**WHAT THE TASK REQUIRES:**
Beginning with the line that contains "clear_scene()" and ending with the line that contains "if empty is", reproduce each line exactly; include both and add nothing.

::::::::

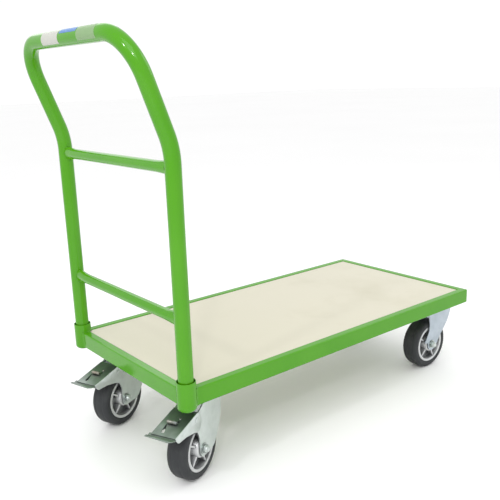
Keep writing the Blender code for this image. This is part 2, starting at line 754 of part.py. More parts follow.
def swivel_caster(side, sign, cope):
    middle = (DECK_X + SWIVEL_X, sign * SWIVEL_Y, 0)
    heading = SWIVEL_HEADING[side]
    place = f"rear_{side}"
    boolean(caster_pad(f"caster_pad_{place}", middle[0], middle[1]), cope)
    swivel_head(side, Matrix.Translation(middle))
    swivel = add_empty(f"swivel_axis_{side}", middle, heading)
    axle = add_empty(f"axle_{place}", (-SWIVEL_TRAIL, 0, WHEEL_RADIUS), parent=swivel)
    pivot = add_empty(f"pedal_axis_{side}", (PEDAL_PIVOT[0], 0, PEDAL_PIVOT[1]), parent=swivel)
    ball_ring(side, swivel)
    swivel_fork(side, swivel, axle)
    axle_set(place, axle)
    wheel(place, axle)
    pedal(side, pivot)
    pedal_roller(side, pivot)
    brake_shoe(side, pivot)
    pedal_pin(side, swivel)


# ---------------------------------------------------------------- fixed casters


def fixed_leg_outline():
    """The side view of the fixed bracket's leg, from its plate down to the axle."""
    axle = (0, WHEEL_RADIUS)
    front = [
        (0.0785, PLATE_BOTTOM + 0.001),
        (0.0785, 0.160),
        (0.0730, 0.138),
        (0.064, 0.118),
        (0.048, 0.099),
        (0.032, 0.082),
    ]
    foot = arc(axle, FIXED_FOOT_RADIUS, -30, -180, 8)
    rear = [(-0.016, 0.095), (-0.0095, 0.118), (-0.015, 0.150), (-0.023, PLATE_BOTTOM + 0.001)]
    return (front + foot + rear)[::-1]


def fixed_bracket(side, axle):
    """The fixed caster's one-piece pressing: bolt plate and two legs."""
    place = Matrix.Translation((0, 0, -WHEEL_RADIUS))
    outline = round_rectangle(PLATE_LENGTH, PLATE_WIDTH, PLATE_CORNER)
    holes = [arc(spot, BOLT_HOLE_RADIUS, 0, 330, 11) for spot in bolt_places()]
    plate = prism_mesh("plate", [outline, *holes], PLATE_BOTTOM, PLATE_TOP)
    plate.transform(Matrix.Translation((FIXED_PLATE_LEAD, 0, 0)))
    bracket = add_part(f"fixed_bracket_{side}", plate, ZINC_PLATE, axle, place)
    legs = side_prism("legs", fixed_leg_outline(), LEG_OUTER)
    boolean(bracket, add_cutter(f"bracket_legs_{side}", legs, axle, place), "UNION")
    room = box_mesh("room", (-0.06, -LEG_INNER, 0), (0.11, LEG_INNER, PLATE_BOTTOM))
    boolean(bracket, add_cutter(f"bracket_room_{side}", room, axle, place))
    leg_holes(bracket, f"bracket_axle_hole_{side}", axle)


def fixed_caster(side, sign):
    place = f"front_{side}"
    x, y = DECK_X + FIXED_X, sign * FIXED_Y
    caster_pad(f"caster_pad_{place}", x + FIXED_PLATE_LEAD, y, FIXED_PAD_SHIFT)
    axle = add_empty(f"axle_{place}", (x, y, WHEEL_RADIUS))
    fixed_bracket(side, axle)
    axle_set(place, axle)
    wheel(place, axle)


# ---------------------------------------------------------------- the whole cart


def build_cart():
    copes = socket_cutter()
    for (side, sign), cope in zip((("right", -1), ("left", 1)), copes):
        long_rail(side, sign, cope)
        handle_socket(side, sign)
    front_rail()
    rear_rail(copes)
    deck_board(copes)
    bearers()
    handle()
    for (side, sign), cope in zip((("right", -1), ("left", 1)), copes):
        swivel_caster(side, sign, cope)
        fixed_caster(side, sign)


clear_scene()
PARTS = new_collection("platform_cart")
CUTTERS = new_collection("cutters", hidden=True)
build_cart()
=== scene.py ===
"""The looks of a platform cart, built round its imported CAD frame.

Lengths are in metres, +X runs from the handle end to the front and +Z up from the floor.
A caster's pieces are modelled with the wheel heading along +X, and then set on the cart.
"""

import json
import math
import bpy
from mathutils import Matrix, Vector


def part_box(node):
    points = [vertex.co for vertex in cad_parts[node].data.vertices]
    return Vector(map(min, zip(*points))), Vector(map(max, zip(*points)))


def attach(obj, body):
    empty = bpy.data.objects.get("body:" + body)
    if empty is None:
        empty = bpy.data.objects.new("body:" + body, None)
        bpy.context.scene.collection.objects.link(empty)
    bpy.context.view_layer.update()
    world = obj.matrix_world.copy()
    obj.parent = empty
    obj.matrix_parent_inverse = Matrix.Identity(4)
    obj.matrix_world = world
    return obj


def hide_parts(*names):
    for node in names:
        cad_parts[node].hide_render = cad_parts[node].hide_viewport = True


bl_info = {
    "name": "Platform cart",
    "version": (1, 0, 0),
    "blender": (4, 5, 0),
    "location": "3D View > Sidebar > Cart",
    "description": "Builds the detailed pieces and finishes of a platform cart",
    "category": "Object",
}

import bmesh
import bpy
from mathutils import Matrix, Vector

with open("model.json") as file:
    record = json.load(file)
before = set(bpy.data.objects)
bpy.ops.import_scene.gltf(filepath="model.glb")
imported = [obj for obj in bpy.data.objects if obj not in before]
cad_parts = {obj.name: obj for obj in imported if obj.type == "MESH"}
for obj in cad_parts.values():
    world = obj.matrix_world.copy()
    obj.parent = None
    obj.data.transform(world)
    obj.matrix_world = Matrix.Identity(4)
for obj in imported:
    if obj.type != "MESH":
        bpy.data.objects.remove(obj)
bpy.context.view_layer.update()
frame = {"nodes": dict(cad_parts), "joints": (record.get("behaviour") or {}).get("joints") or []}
NODES = frame["nodes"]
JOINTS = {joint["name"]: joint for joint in frame["joints"]}
SIDES = {"right": -1, "left": 1}
UP = Vector((0, 0, 1))
ACROSS = Vector((0, 1, 0))
TOUCHING, NEAR = 1e-6, 1e-5

BOARD_LOW, BOARD_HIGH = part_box("deck_board")
RAIL_LOW, RAIL_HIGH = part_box("rail_right")
SOCKET_LOW, SOCKET_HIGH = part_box("handle_socket_left")
DECK_X = (BOARD_LOW.x + BOARD_HIGH.x) / 2
FRAME_TOP = RAIL_HIGH.z
FRAME_BOTTOM = RAIL_LOW.z
POST_X = (SOCKET_LOW.x + SOCKET_HIGH.x) / 2
POST_Y = (SOCKET_LOW.y + SOCKET_HIGH.y) / 2
POST_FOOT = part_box("handle_loop")[0].z
SOCKET_RADIUS = (SOCKET_HIGH.x - SOCKET_LOW.x) / 2
AXLE_HEIGHT = JOINTS["wheel_roll_front_left"]["pos_m"][2]
CROWN_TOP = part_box("fork_left")[1].z
PLATE_BOTTOM, PLATE_TOP = (corner.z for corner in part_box("top_plate_left"))
CREASE_ANGLE = math.radians(35)

# The casters' axle and its nut, the pedal's rivet, and the bolts of the casters' plates.
AXLE_HOLE, AXLE_HEX = 0.0063, 0.0098
PIN_HOLE = 0.0043
PLATE_HEX = 0.0075
PEDAL_HALF_WIDTH, PEDAL_SHEET = 0.0338, 0.002


# ---- settings


def length_property(name, description, default):
    """A length setting in metres."""
    return bpy.props.FloatProperty(
        name=name, description=description, default=default, unit="LENGTH"
    )


class CartSizes(bpy.types.PropertyGroup):
    post_radius: length_property(
        "Handle tube radius", "Outside radius of the bent handle tube", 0.01685
    )
    bend_height: length_property(
        "Bend height", "Where the posts lean back, above the frame", 0.5
    )
    bend_angle: bpy.props.FloatProperty(
        name="Bend angle",
        description="How far the top of the handle leans back",
        default=math.radians(20.4),
        subtype="ANGLE",
    )
    bend_radius: length_property(
        "Bend radius", "Radius of the lean-back bend at the tube's middle line", 0.17
    )
    slope_length: length_property(
        "Slope length", "From the end of the bend to the top bar's middle line", 0.2
    )
    corner_radius: length_property(
        "Top corner radius", "Radius of the two top corners at the tube's middle line", 0.0885
    )
    brace_radius: length_property(
        "Cross tube radius", "Outside radius of the two cross tubes", 0.012
    )
    brace_lower: length_property(
        "Lower cross tube", "Height of the lower cross tube above the frame", 0.152
    )
    brace_upper: length_property(
        "Upper cross tube", "Height of the upper cross tube above the frame", 0.462
    )
    wheel_radius: length_property("Wheel radius", "Radius over the tread", 0.073)
    tyre_half_width: length_property("Tyre half width", "Half the width of the tyre", 0.0245)
    rim_radius: length_property("Rim radius", "Outside radius of the cast rim", 0.0547)
    spokes: bpy.props.IntProperty(
        name="Spokes",
        description="How many ribs stiffen each face of the rim",
        default=5,
        min=3,
    )
    leg_outer: length_property(
        "Fork half width", "From the middle of a caster to the outside of a leg", 0.0302
    )
    sheet: length_property("Pressed sheet", "Thickness of the casters' pressed steel", 0.003)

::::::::

**EXPECTED ANSWER:**
clear_scene()
PARTS = new_collection("platform_cart")
CUTTERS = new_collection("cutters", hidden=True)
build_cart()
=== scene.py ===
"""The looks of a platform cart, built round its imported CAD frame.

Lengths are in metres, +X runs from the handle end to the front and +Z up from the floor.
A caster's pieces are modelled with the wheel heading along +X, and then set on the cart.
"""

import json
import math
import bpy
from mathutils import Matrix, Vector


def part_box(node):
    points = [vertex.co for vertex in cad_parts[node].data.vertices]
    return Vector(map(min, zip(*points))), Vector(map(max, zip(*points)))


def attach(obj, body):
    empty = bpy.data.objects.get("body:" + body)
    if empty is None:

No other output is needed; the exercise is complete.